What I do is read in every character and apply the following rules:
if we're not reading in a token (default):
- if char is numeric, change a flag indicating we are reading a number, and store token start position
- if char is alphanumerica, change a flag indicating we are reading a text string, and store token start position
if we are currently reading in a token:
- if we are reading NUMBER and current char is NOT numeric and is NOT a "." then grab the value of the token we have been reading and store it, then set the reading flag to false
- if we are reading TEXT and current char is not alphanumeric, then grab token value and store.
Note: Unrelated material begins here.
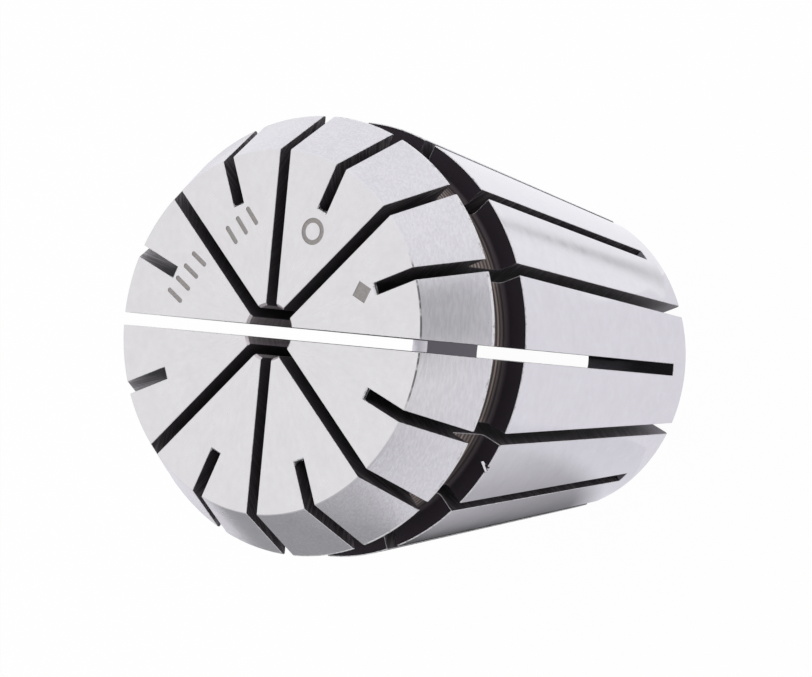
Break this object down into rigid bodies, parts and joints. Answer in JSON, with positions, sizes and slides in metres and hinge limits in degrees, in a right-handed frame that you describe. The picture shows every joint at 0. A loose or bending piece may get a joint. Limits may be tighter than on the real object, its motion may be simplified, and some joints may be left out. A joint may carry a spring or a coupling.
{
  "type": "collet",
  "caption": "Slotted double-cone steel spring collet that closes its bore on a round tool shank when a nut presses it into a tapered socket.",
  "frame": {"origin": "centre of the small back end face, on the collet's axis, where the collet stands", "axes": "+Z along the collet's axis from the small back end to the wide nut-side face; +X through the middle of a slot sawn from the face"},
  "size_m": [0.033, 0.033, 0.04],
  "materials": {
    "hardened_steel": "ground bright on the face, cones, rim and seat; blackened in the groove and slots"
  },
  "bodies": {
    "root": {"collet": "hardened_steel"}
  },
  "joints": []
}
Reset reading flag
it may be easier to understand in pseudocode:
isreading = 0
for i = 0 to len(string$)
char$ = mid$(string$,i)
if isreading = 0
if IsNumeric(char$)
tokenstart = i
isreading = 1
tokentype = "num"
endif
else
if tokentype = "num" and char$<>"." and IsNumeric($char)=false
tokenval$ = mid(string$,tokenstart,i-tokenstart
isreading = 0
store token
endif
endif
Same rules can be applied for:
STRING:
starts with: "
ends with: "
TEXT:
starts with: [a-z]
ends with: [a-z,0-9]
OPERATORS:
starts with [=,-,*,/,+] and is stored straight away
ARRAY:
starts with: [a-z]
ends with: [ (as in php's array[key])
It's a pretty effective way to parse, my c# parser can get vary complex
If you want to preserve spaces I suppose you could have a "space" token that's parsed every time you hit a space, and when you go through your tokens afterwards you just skip the space.
Facts are meaningless.
You could use facts to prove anything that's even remotely true.